No sé en otros países, pero en Irlanda, si pasas la tarjeta IKEA Family al pagar, te toca un regalo. La cajera nos dijo al hacernos entrega del ticket: "Escaneadlo en los lectores que hay allí al fondo, que seguro que os toca un helado o algo". Y allá que fuimos, a por algo gratis. Y ¿qué fue lo que ganamos? Una cubertería de veinticuatro piezas valorada en dos mil pelas:

Lo sé. Con esto comen seis personas. Aún así no pienso invitaros a mi casa

Os juro que lo primero que pensé al enterarme de cuál era el premio fue "Vale, ¿y mi helado?", pero segundos después fui consciente de que esto era incluso mejor.

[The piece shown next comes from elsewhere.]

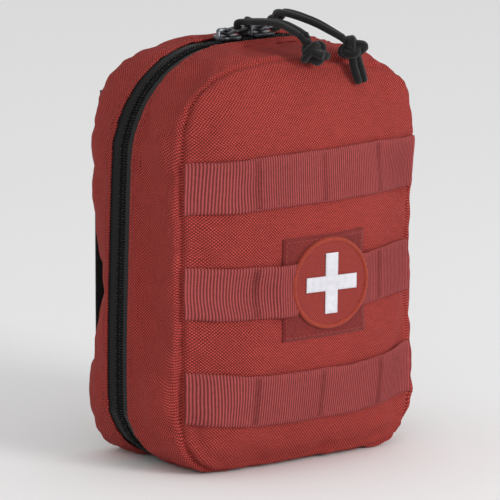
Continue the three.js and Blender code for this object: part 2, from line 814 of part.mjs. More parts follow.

Para rematar la gloriosa tarde, descubrimos que en la sección de comida venden cebolla frita, la cual no es fácil de encontrar en este país y viene muy bien para echar por encima de los perritos calientes que solemos preparar los fines de semana, así que añadimos dos botes a la carga que Boxer llevaba encima sin quejarse y nos dispusimos a tomar la tartana de vuelta.

¿Sabéis qué frecuencia tiene el autobús que va de IKEA a Dublín los sábados por la tarde? Media hora. Y, ¿sabéis cuánto faltaba para que saliese el siguiente? Veintinueve minutos. Qué putada, ¿no? Pues sí, salvo que seáis capaces de disfrutar de veinte minutos de conversación con vuestra pareja al abrigo de un café y dos donuts en la cafetería del establecimiento.

Lo que bien empieza, bien acaba. Y si este día empezó con un desayuno irlandés y Bola de Dragón, el final fue incluso mejor: perritos calientes (con cebolla frita, lo habéis adivinado) y la peli Aterriza como puedas.

Os pensáis que sólo me ocurren desgracias en esta vida. Y ya véis que no.